## [Record excerpts]

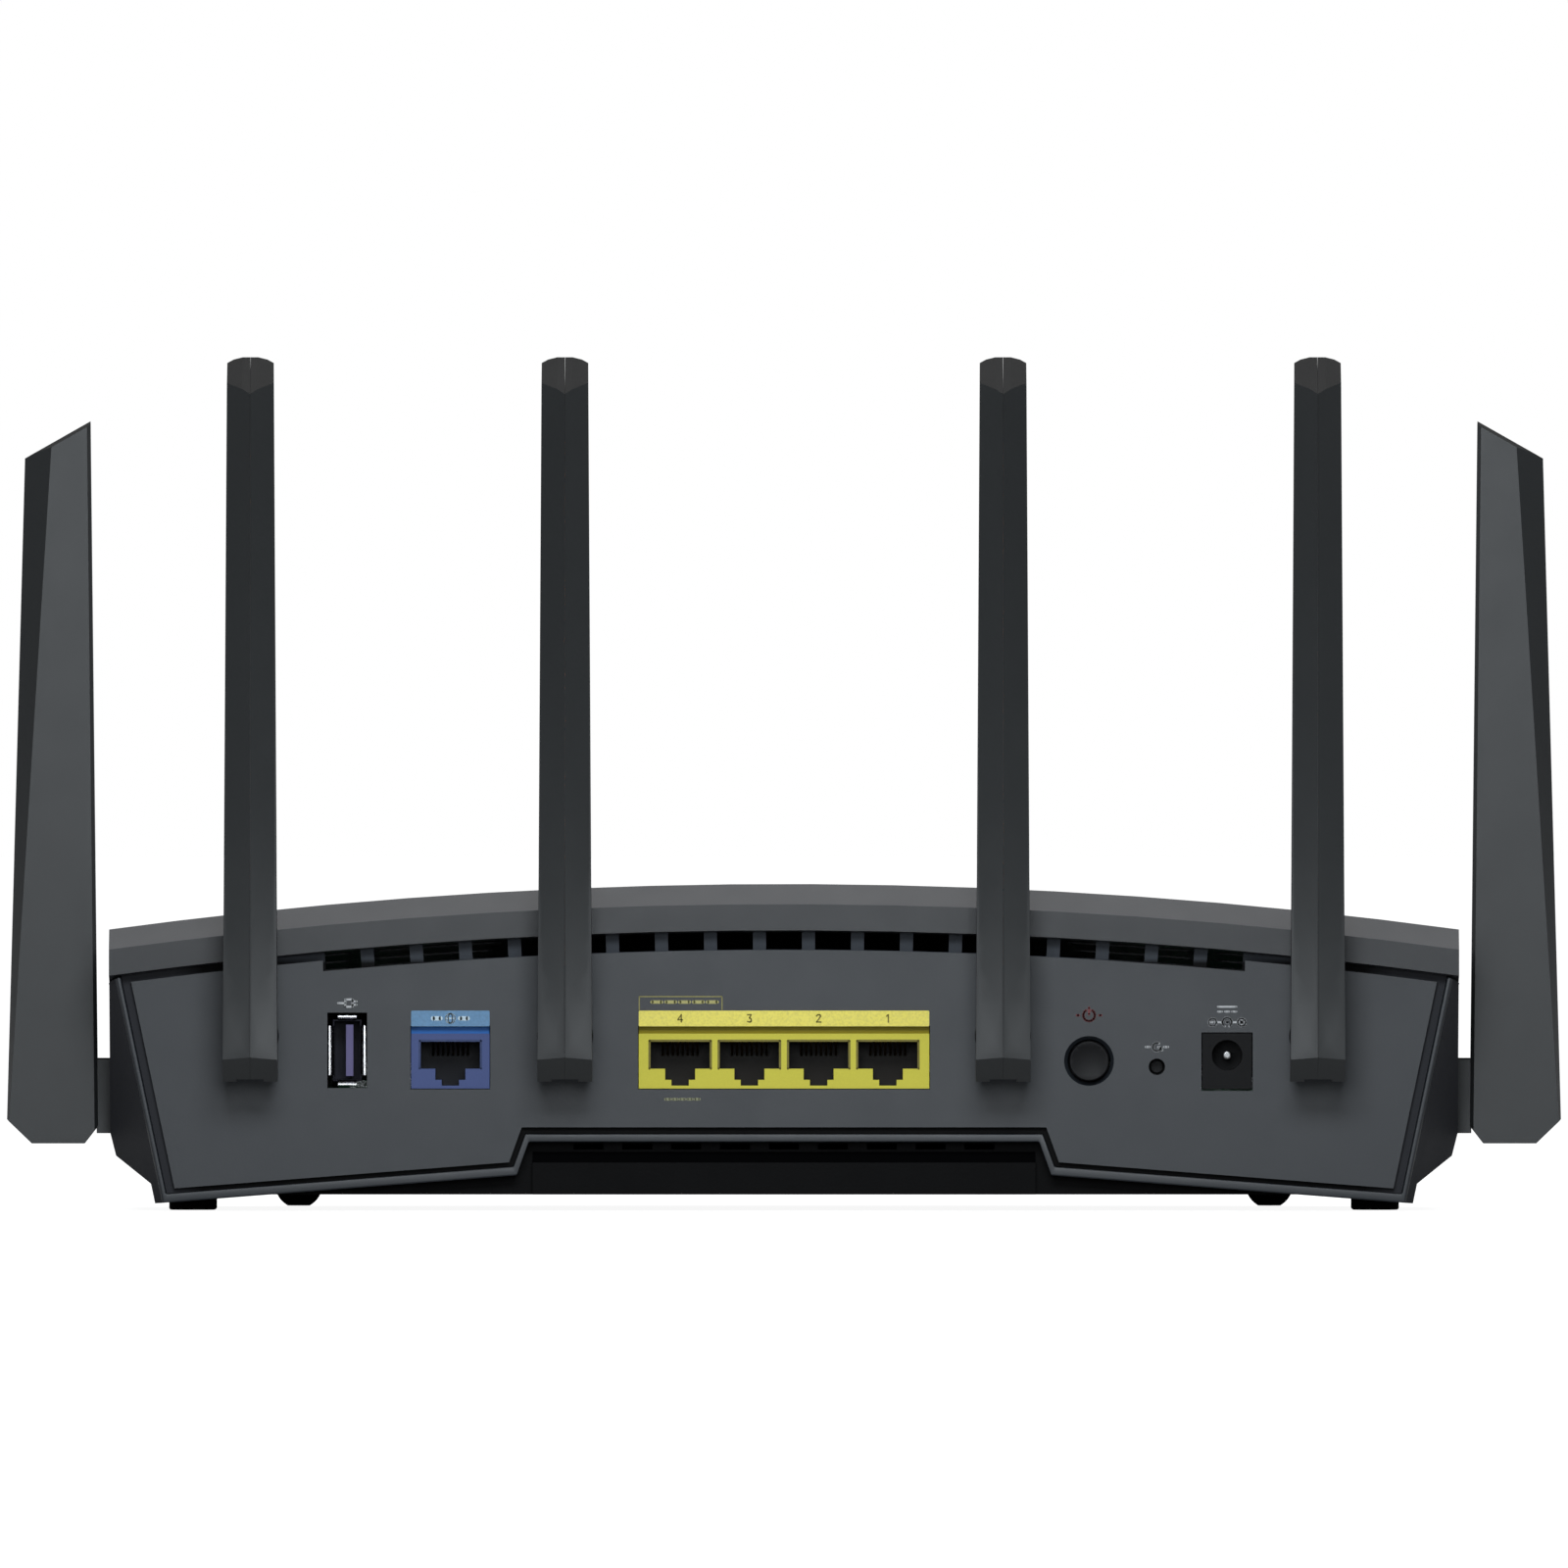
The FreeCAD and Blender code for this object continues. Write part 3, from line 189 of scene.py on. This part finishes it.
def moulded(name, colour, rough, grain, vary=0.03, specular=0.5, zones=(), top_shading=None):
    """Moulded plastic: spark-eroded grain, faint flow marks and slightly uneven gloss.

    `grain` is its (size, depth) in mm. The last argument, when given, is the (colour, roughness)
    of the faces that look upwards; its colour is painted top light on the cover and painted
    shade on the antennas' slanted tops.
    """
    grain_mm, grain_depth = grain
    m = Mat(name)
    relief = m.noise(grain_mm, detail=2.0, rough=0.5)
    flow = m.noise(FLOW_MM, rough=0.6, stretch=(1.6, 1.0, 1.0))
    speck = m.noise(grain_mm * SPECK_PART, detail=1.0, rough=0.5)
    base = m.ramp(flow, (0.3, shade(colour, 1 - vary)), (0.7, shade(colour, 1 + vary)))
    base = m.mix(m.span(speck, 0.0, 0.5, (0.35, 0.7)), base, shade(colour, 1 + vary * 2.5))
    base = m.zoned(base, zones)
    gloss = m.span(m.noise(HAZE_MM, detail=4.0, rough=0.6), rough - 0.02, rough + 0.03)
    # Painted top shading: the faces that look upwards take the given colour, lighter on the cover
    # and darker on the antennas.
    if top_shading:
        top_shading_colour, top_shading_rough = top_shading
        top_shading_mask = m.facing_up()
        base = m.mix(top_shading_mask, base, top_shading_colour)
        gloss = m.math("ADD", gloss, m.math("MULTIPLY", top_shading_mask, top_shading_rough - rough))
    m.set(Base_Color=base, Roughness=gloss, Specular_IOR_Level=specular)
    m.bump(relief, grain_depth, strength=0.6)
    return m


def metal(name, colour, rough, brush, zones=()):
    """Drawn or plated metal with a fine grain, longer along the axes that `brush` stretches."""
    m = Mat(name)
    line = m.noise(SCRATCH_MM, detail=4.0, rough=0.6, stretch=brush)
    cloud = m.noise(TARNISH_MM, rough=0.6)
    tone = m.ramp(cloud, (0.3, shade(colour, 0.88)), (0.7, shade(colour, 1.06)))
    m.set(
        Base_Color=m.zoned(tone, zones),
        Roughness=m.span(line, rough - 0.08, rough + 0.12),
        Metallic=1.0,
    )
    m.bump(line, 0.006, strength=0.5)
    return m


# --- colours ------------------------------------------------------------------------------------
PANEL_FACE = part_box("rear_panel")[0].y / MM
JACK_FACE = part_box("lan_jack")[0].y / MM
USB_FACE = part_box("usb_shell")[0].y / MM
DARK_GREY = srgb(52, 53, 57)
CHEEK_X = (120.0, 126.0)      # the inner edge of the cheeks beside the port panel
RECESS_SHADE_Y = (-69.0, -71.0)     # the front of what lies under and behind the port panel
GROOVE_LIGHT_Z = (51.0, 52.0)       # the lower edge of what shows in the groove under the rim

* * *

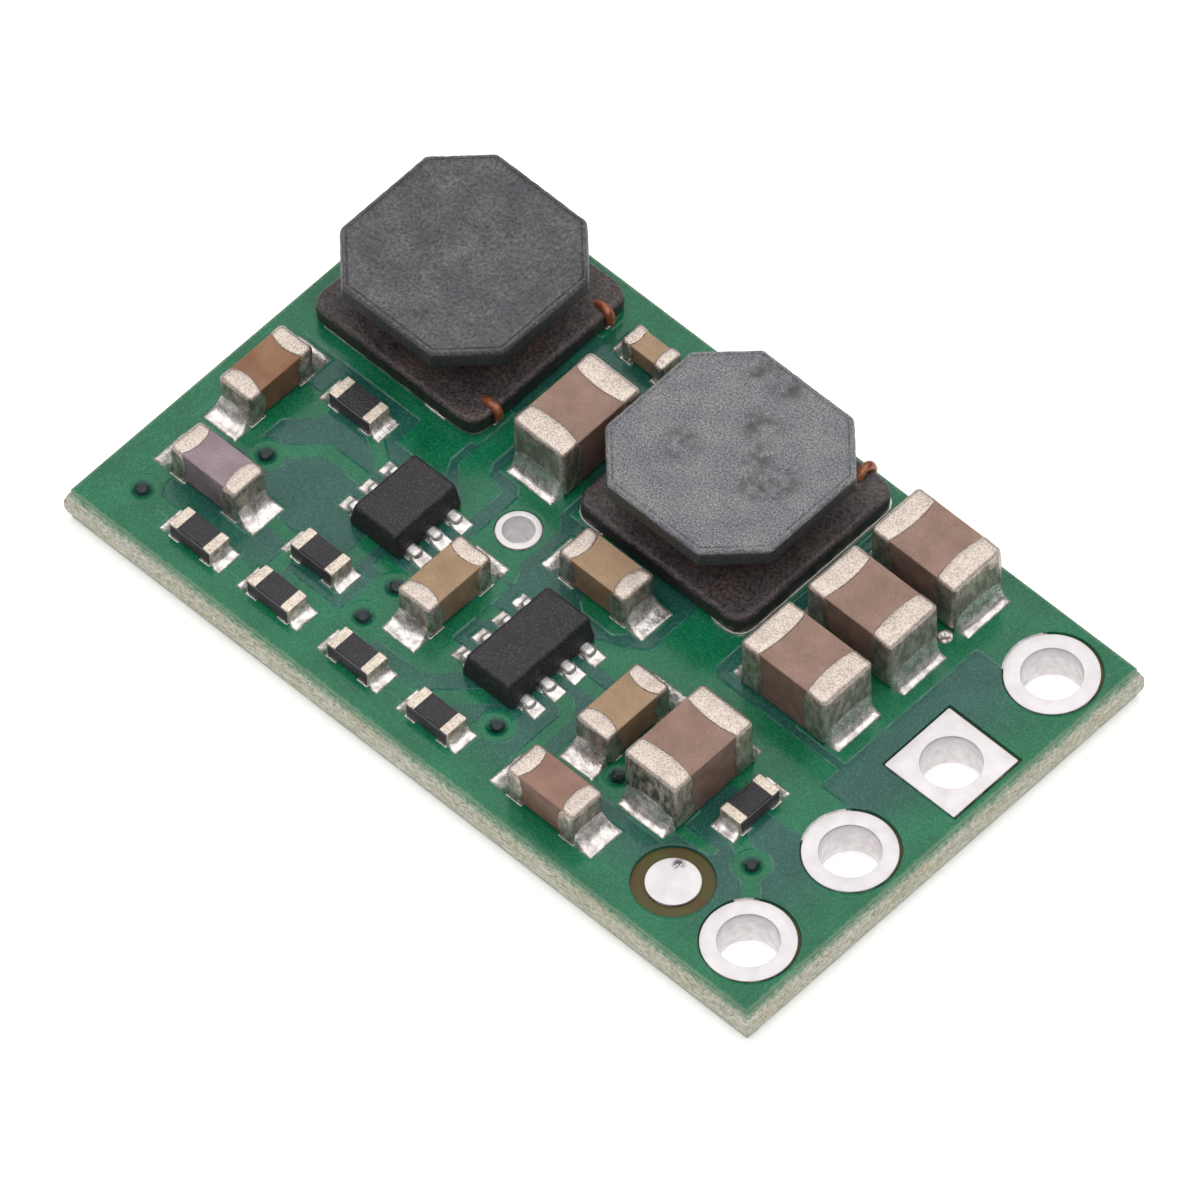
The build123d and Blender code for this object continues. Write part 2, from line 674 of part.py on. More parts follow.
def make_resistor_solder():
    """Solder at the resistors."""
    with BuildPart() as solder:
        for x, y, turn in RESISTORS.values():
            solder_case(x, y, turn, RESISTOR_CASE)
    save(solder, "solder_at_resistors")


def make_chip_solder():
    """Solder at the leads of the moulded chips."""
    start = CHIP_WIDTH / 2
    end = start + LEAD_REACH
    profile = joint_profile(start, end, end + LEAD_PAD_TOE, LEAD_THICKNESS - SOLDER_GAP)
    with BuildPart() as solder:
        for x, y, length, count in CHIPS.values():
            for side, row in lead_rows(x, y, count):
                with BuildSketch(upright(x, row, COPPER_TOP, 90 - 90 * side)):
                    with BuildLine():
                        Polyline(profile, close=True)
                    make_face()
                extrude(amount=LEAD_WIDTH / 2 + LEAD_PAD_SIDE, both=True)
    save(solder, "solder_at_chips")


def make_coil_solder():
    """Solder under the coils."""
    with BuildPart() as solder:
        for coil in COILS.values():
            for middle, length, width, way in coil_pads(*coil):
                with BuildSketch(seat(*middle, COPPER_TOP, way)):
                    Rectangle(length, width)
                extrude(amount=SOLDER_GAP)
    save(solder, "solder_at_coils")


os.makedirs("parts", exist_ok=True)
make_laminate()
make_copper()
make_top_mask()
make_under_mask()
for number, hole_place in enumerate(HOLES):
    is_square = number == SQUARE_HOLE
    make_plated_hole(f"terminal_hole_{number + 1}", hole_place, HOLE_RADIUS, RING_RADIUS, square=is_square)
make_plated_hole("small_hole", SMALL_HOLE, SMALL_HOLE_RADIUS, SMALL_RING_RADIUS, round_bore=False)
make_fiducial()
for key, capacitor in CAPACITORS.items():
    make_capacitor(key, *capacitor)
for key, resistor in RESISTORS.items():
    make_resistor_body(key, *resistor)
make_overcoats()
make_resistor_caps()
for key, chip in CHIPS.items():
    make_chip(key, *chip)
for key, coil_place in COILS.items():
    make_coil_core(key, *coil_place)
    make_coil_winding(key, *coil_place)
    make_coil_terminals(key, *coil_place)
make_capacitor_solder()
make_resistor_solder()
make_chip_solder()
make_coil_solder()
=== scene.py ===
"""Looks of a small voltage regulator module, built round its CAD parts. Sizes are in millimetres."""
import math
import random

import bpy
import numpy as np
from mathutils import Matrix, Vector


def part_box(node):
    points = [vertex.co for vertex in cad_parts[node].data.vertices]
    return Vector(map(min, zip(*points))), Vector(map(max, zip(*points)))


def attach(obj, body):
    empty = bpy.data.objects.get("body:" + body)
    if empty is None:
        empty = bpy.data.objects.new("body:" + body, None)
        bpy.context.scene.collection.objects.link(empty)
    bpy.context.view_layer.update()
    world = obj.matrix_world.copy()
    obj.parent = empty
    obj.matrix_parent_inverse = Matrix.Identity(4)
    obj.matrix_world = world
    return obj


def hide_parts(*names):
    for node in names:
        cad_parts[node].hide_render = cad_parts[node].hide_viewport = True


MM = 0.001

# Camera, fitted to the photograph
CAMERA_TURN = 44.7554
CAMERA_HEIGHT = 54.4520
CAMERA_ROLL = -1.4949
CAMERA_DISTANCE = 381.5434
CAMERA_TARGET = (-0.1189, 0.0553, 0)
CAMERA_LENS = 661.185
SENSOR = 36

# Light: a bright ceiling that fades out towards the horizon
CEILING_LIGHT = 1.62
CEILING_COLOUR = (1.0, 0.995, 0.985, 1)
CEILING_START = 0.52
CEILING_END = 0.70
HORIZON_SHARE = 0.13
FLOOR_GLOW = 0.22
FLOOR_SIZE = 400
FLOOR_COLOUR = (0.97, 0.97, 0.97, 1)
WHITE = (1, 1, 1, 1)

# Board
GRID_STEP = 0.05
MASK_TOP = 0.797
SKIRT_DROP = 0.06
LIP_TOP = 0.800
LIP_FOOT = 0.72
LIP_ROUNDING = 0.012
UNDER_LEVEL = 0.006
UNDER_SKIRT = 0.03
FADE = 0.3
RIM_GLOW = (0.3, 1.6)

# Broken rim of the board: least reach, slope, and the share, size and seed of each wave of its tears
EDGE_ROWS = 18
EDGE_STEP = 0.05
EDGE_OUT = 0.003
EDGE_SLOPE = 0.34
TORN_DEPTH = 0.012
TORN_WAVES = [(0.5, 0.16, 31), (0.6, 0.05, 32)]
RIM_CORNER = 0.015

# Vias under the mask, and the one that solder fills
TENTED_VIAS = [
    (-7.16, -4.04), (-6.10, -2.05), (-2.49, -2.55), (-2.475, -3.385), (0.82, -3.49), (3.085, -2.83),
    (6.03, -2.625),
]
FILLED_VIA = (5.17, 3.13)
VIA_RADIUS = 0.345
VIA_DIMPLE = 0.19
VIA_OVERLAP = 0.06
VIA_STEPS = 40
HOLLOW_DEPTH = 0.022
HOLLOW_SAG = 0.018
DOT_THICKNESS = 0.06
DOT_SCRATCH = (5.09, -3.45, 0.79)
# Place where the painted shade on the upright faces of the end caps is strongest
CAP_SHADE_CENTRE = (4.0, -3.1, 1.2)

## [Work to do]
Show all lines above holding "world".

## [Exercise answer]
    world = obj.matrix_world.copy()
    obj.matrix_world = world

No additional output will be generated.